— START —

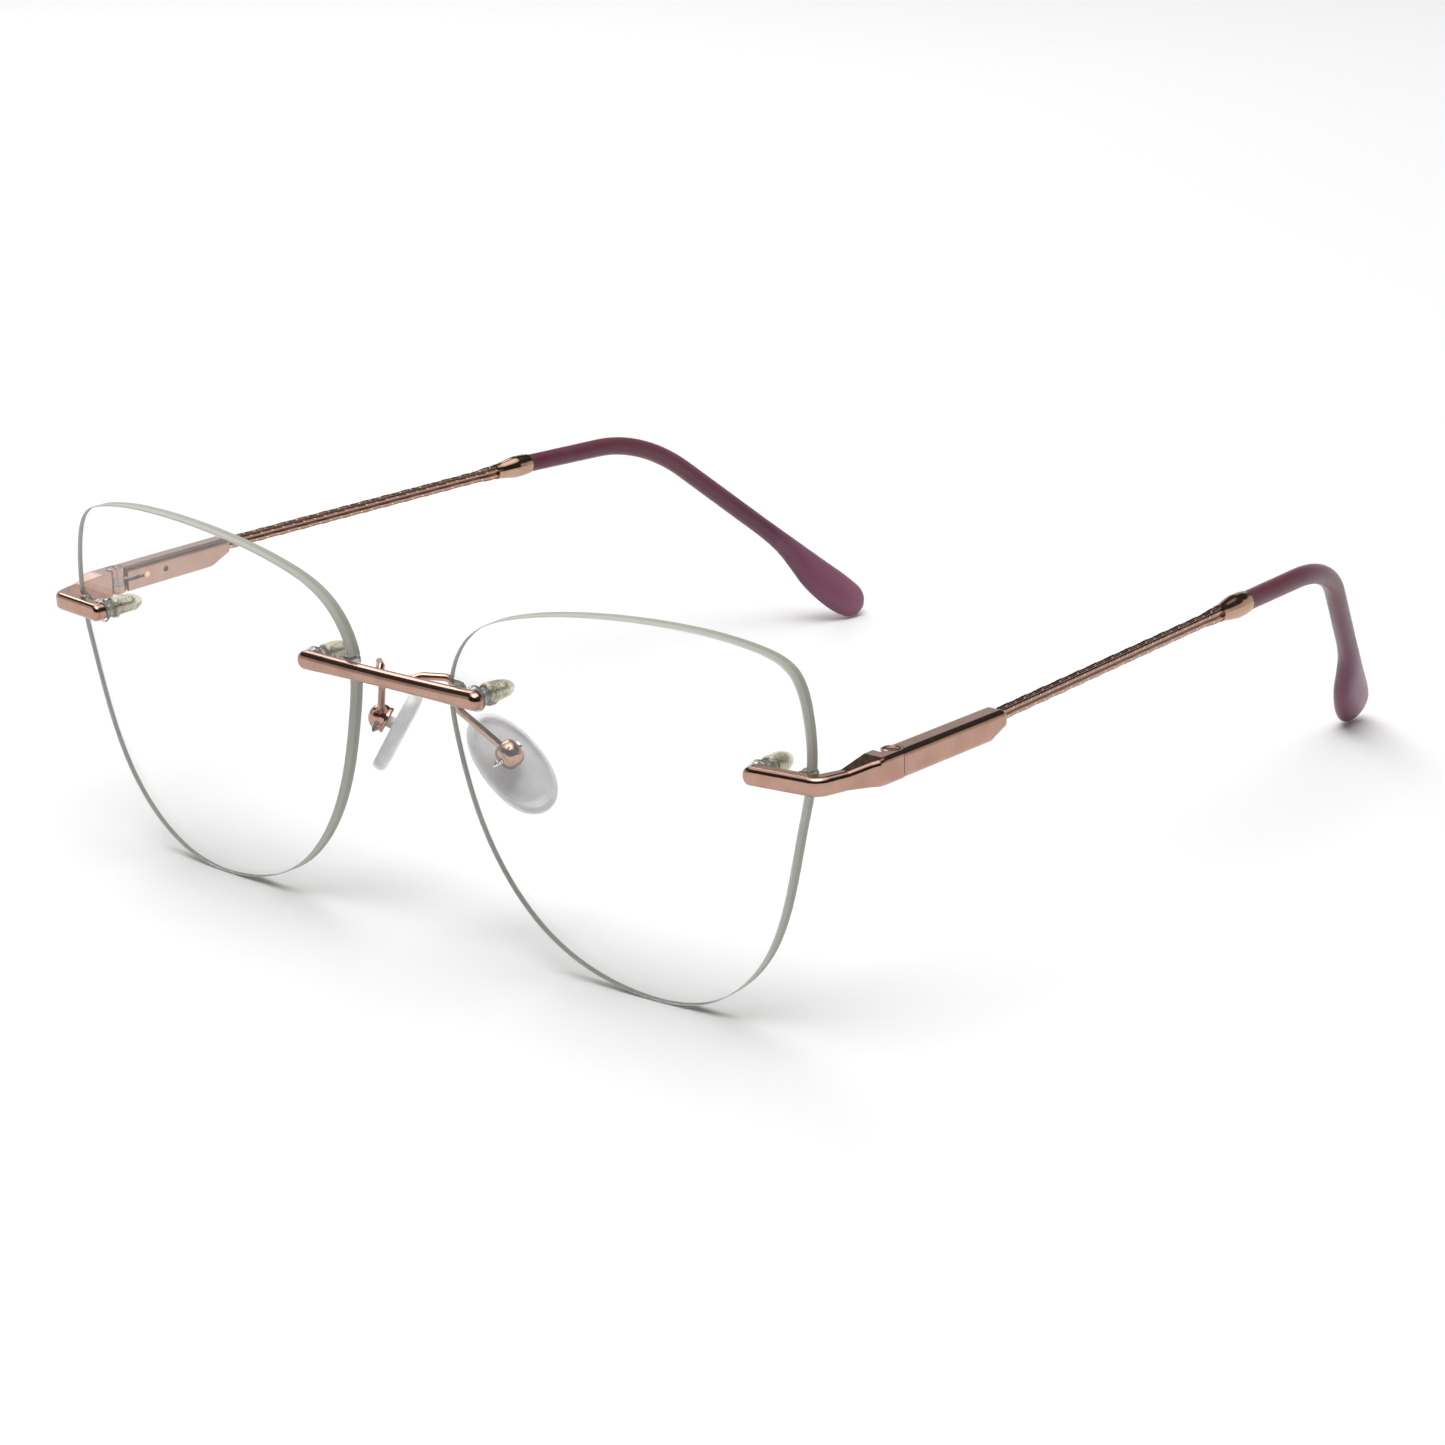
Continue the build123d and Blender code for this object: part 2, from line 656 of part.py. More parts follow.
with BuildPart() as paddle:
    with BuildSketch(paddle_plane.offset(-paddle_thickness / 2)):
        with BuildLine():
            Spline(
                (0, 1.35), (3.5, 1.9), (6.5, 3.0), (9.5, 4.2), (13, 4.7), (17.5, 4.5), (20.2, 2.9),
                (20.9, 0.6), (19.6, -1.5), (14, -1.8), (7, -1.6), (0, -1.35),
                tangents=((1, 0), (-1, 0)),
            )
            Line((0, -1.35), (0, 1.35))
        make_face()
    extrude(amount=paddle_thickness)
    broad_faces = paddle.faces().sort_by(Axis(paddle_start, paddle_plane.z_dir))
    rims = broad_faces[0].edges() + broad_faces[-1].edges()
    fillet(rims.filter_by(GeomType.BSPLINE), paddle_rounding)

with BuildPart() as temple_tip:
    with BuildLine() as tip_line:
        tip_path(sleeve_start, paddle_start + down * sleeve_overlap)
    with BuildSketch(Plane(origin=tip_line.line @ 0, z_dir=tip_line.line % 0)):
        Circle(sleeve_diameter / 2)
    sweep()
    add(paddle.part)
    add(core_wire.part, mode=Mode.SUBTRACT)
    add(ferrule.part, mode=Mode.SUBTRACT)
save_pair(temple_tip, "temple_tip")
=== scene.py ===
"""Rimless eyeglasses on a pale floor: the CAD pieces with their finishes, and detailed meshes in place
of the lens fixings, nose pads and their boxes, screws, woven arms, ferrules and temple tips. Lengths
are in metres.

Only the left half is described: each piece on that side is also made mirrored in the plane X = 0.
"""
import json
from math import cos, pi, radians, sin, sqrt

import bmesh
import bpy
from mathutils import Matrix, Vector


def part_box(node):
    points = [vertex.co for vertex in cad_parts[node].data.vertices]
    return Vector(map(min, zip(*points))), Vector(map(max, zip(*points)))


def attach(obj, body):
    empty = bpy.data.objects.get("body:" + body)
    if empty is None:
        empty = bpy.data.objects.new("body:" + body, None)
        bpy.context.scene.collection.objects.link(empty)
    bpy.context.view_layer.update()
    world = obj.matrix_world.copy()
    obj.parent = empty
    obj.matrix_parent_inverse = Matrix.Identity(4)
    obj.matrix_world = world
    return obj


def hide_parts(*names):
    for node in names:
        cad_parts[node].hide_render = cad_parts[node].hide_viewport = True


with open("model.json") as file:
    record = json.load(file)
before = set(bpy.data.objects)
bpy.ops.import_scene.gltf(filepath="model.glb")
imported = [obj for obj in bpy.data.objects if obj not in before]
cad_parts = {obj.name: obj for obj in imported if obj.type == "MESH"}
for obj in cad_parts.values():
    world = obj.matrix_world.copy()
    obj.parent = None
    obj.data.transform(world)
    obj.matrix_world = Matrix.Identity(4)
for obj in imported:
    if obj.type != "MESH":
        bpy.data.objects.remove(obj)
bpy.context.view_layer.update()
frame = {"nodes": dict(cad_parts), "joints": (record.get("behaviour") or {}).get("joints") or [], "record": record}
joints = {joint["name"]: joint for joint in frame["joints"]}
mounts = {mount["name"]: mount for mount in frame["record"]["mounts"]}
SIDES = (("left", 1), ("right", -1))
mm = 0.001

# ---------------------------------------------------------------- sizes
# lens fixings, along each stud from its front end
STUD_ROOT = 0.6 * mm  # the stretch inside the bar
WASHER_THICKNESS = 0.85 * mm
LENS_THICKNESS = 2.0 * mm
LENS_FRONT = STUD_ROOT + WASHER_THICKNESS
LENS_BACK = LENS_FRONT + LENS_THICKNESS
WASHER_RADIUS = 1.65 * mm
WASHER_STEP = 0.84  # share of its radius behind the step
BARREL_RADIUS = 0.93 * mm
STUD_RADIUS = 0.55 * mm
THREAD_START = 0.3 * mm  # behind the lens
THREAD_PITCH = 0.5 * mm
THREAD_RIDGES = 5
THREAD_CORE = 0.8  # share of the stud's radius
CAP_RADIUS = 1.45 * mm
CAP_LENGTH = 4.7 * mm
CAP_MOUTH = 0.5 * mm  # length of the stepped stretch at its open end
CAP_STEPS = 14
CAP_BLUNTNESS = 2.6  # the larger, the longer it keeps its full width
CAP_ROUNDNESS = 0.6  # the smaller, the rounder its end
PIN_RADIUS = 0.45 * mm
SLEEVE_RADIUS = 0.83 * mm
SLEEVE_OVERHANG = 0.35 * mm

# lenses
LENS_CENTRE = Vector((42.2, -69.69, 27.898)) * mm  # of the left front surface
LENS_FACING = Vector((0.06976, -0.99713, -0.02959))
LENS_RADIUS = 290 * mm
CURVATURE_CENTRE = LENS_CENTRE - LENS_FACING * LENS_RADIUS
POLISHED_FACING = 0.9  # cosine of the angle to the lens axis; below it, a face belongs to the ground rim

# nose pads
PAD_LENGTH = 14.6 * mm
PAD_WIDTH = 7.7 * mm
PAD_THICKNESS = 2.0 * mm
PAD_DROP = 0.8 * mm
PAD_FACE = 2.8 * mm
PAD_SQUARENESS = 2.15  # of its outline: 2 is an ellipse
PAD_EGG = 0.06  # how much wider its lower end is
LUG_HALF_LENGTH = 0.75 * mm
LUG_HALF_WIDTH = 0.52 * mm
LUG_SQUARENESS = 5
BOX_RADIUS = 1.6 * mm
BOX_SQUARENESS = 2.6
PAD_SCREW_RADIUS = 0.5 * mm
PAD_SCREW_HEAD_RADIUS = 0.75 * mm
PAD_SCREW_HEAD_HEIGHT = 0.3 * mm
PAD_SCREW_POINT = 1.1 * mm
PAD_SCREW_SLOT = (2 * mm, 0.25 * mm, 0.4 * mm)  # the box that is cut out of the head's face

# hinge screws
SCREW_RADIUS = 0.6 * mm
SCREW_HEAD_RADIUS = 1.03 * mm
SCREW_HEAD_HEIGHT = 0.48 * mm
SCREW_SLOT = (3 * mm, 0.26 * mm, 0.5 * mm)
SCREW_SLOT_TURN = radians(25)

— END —

*Exercise requirements:*
Each line of the material must be restated exactly.

*Expected output:*
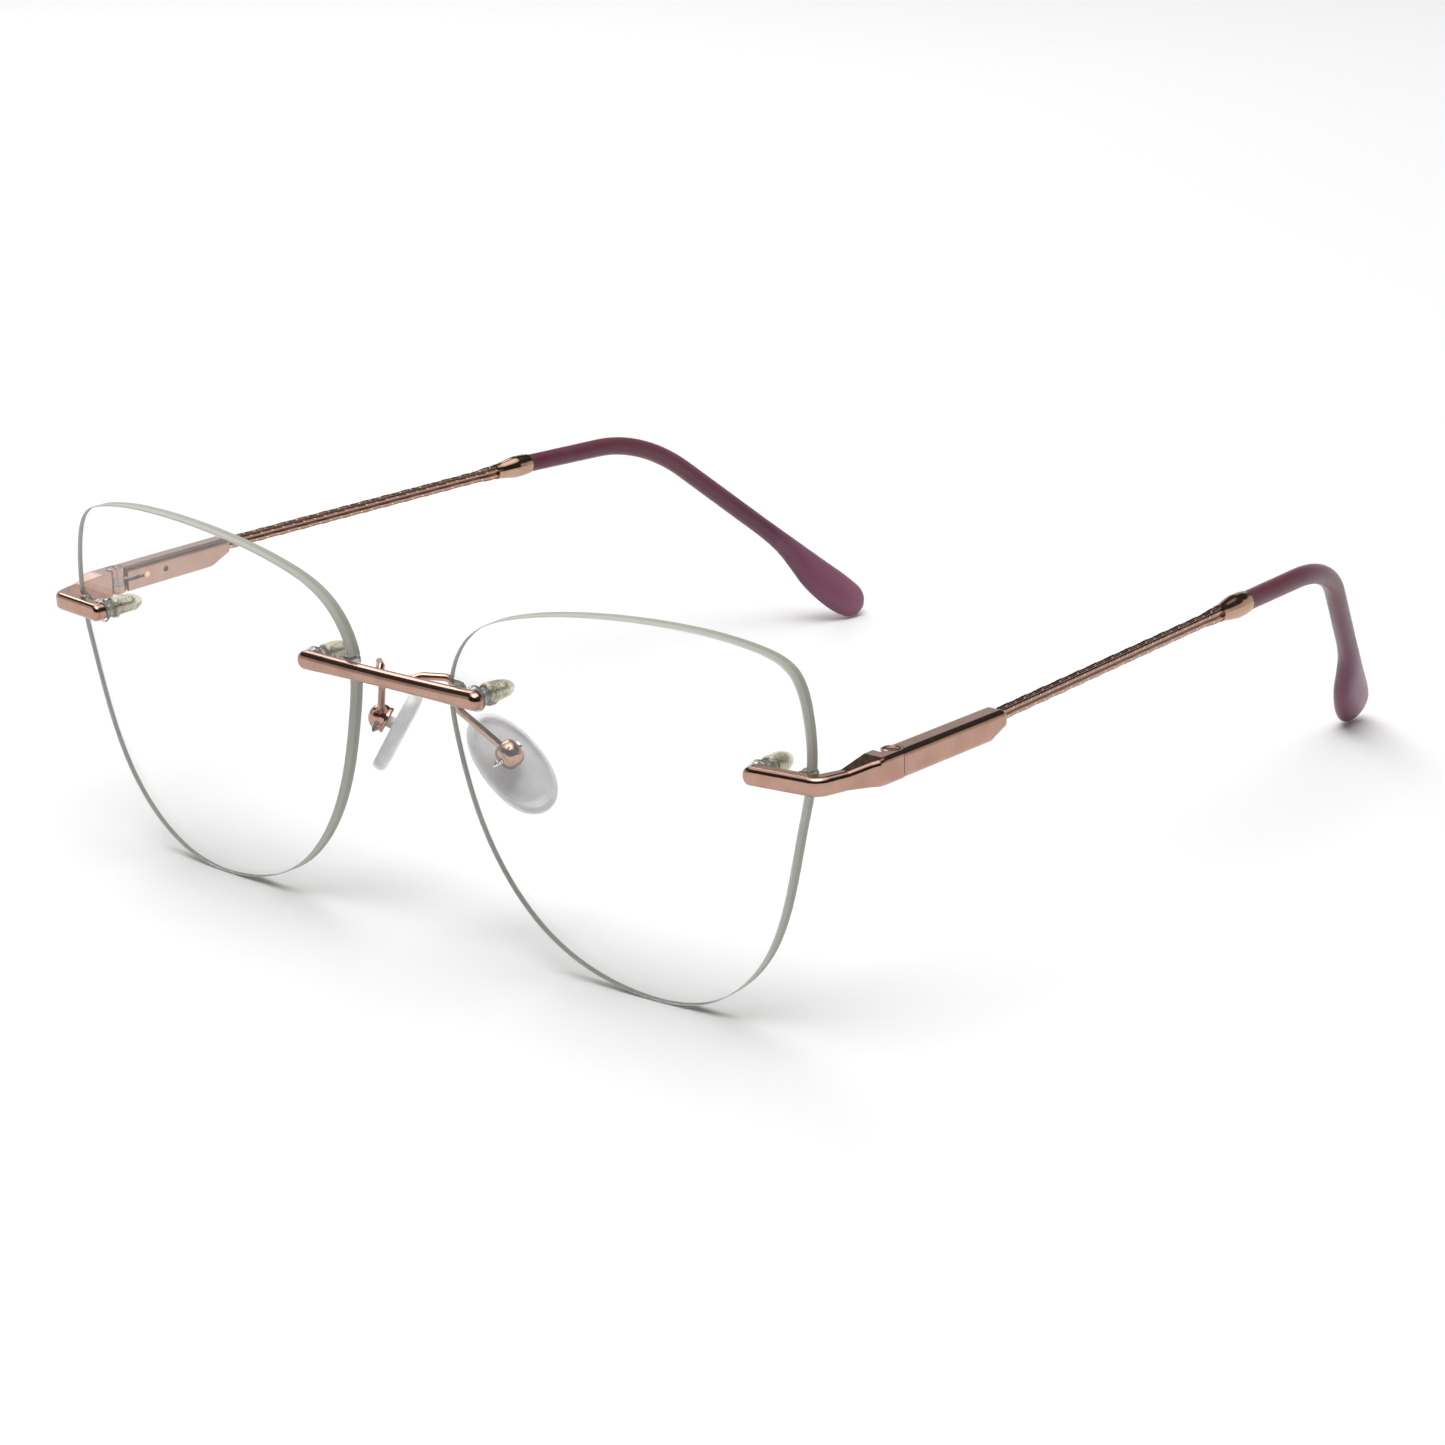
Continue the build123d and Blender code for this object: part 2, from line 656 of part.py. More parts follow.
with BuildPart() as paddle:
    with BuildSketch(paddle_plane.offset(-paddle_thickness / 2)):
        with BuildLine():
            Spline(
                (0, 1.35), (3.5, 1.9), (6.5, 3.0), (9.5, 4.2), (13, 4.7), (17.5, 4.5), (20.2, 2.9),
                (20.9, 0.6), (19.6, -1.5), (14, -1.8), (7, -1.6), (0, -1.35),
                tangents=((1, 0), (-1, 0)),
            )
            Line((0, -1.35), (0, 1.35))
        make_face()
    extrude(amount=paddle_thickness)
    broad_faces = paddle.faces().sort_by(Axis(paddle_start, paddle_plane.z_dir))
    rims = broad_faces[0].edges() + broad_faces[-1].edges()
    fillet(rims.filter_by(GeomType.BSPLINE), paddle_rounding)

with BuildPart() as temple_tip:
    with BuildLine() as tip_line:
        tip_path(sleeve_start, paddle_start + down * sleeve_overlap)
    with BuildSketch(Plane(origin=tip_line.line @ 0, z_dir=tip_line.line % 0)):
        Circle(sleeve_diameter / 2)
    sweep()
    add(paddle.part)
    add(core_wire.part, mode=Mode.SUBTRACT)
    add(ferrule.part, mode=Mode.SUBTRACT)
save_pair(temple_tip, "temple_tip")
=== scene.py ===
"""Rimless eyeglasses on a pale floor: the CAD pieces with their finishes, and detailed meshes in place
of the lens fixings, nose pads and their boxes, screws, woven arms, ferrules and temple tips. Lengths
are in metres.

Only the left half is described: each piece on that side is also made mirrored in the plane X = 0.
"""
import json
from math import cos, pi, radians, sin, sqrt

import bmesh
import bpy
from mathutils import Matrix, Vector


def part_box(node):
    points = [vertex.co for vertex in cad_parts[node].data.vertices]
    return Vector(map(min, zip(*points))), Vector(map(max, zip(*points)))


def attach(obj, body):
    empty = bpy.data.objects.get("body:" + body)
    if empty is None:
        empty = bpy.data.objects.new("body:" + body, None)
        bpy.context.scene.collection.objects.link(empty)
    bpy.context.view_layer.update()
    world = obj.matrix_world.copy()
    obj.parent = empty
    obj.matrix_parent_inverse = Matrix.Identity(4)
    obj.matrix_world = world
    return obj


def hide_parts(*names):
    for node in names:
        cad_parts[node].hide_render = cad_parts[node].hide_viewport = True


with open("model.json") as file:
    record = json.load(file)
before = set(bpy.data.objects)
bpy.ops.import_scene.gltf(filepath="model.glb")
imported = [obj for obj in bpy.data.objects if obj not in before]
cad_parts = {obj.name: obj for obj in imported if obj.type == "MESH"}
for obj in cad_parts.values():
    world = obj.matrix_world.copy()
    obj.parent = None
    obj.data.transform(world)
    obj.matrix_world = Matrix.Identity(4)
for obj in imported:
    if obj.type != "MESH":
        bpy.data.objects.remove(obj)
bpy.context.view_layer.update()
frame = {"nodes": dict(cad_parts), "joints": (record.get("behaviour") or {}).get("joints") or [], "record": record}
joints = {joint["name"]: joint for joint in frame["joints"]}
mounts = {mount["name"]: mount for mount in frame["record"]["mounts"]}
SIDES = (("left", 1), ("right", -1))
mm = 0.001

# ---------------------------------------------------------------- sizes
# lens fixings, along each stud from its front end
STUD_ROOT = 0.6 * mm  # the stretch inside the bar
WASHER_THICKNESS = 0.85 * mm
LENS_THICKNESS = 2.0 * mm
LENS_FRONT = STUD_ROOT + WASHER_THICKNESS
LENS_BACK = LENS_FRONT + LENS_THICKNESS
WASHER_RADIUS = 1.65 * mm
WASHER_STEP = 0.84  # share of its radius behind the step
BARREL_RADIUS = 0.93 * mm
STUD_RADIUS = 0.55 * mm
THREAD_START = 0.3 * mm  # behind the lens
THREAD_PITCH = 0.5 * mm
THREAD_RIDGES = 5
THREAD_CORE = 0.8  # share of the stud's radius
CAP_RADIUS = 1.45 * mm
CAP_LENGTH = 4.7 * mm
CAP_MOUTH = 0.5 * mm  # length of the stepped stretch at its open end
CAP_STEPS = 14
CAP_BLUNTNESS = 2.6  # the larger, the longer it keeps its full width
CAP_ROUNDNESS = 0.6  # the smaller, the rounder its end
PIN_RADIUS = 0.45 * mm
SLEEVE_RADIUS = 0.83 * mm
SLEEVE_OVERHANG = 0.35 * mm

# lenses
LENS_CENTRE = Vector((42.2, -69.69, 27.898)) * mm  # of the left front surface
LENS_FACING = Vector((0.06976, -0.99713, -0.02959))
LENS_RADIUS = 290 * mm
CURVATURE_CENTRE = LENS_CENTRE - LENS_FACING * LENS_RADIUS
POLISHED_FACING = 0.9  # cosine of the angle to the lens axis; below it, a face belongs to the ground rim

# nose pads
PAD_LENGTH = 14.6 * mm
PAD_WIDTH = 7.7 * mm
PAD_THICKNESS = 2.0 * mm
PAD_DROP = 0.8 * mm
PAD_FACE = 2.8 * mm
PAD_SQUARENESS = 2.15  # of its outline: 2 is an ellipse
PAD_EGG = 0.06  # how much wider its lower end is
LUG_HALF_LENGTH = 0.75 * mm
LUG_HALF_WIDTH = 0.52 * mm
LUG_SQUARENESS = 5
BOX_RADIUS = 1.6 * mm
BOX_SQUARENESS = 2.6
PAD_SCREW_RADIUS = 0.5 * mm
PAD_SCREW_HEAD_RADIUS = 0.75 * mm
PAD_SCREW_HEAD_HEIGHT = 0.3 * mm
PAD_SCREW_POINT = 1.1 * mm
PAD_SCREW_SLOT = (2 * mm, 0.25 * mm, 0.4 * mm)  # the box that is cut out of the head's face

# hinge screws
SCREW_RADIUS = 0.6 * mm
SCREW_HEAD_RADIUS = 1.03 * mm
SCREW_HEAD_HEIGHT = 0.48 * mm
SCREW_SLOT = (3 * mm, 0.26 * mm, 0.5 * mm)
SCREW_SLOT_TURN = radians(25)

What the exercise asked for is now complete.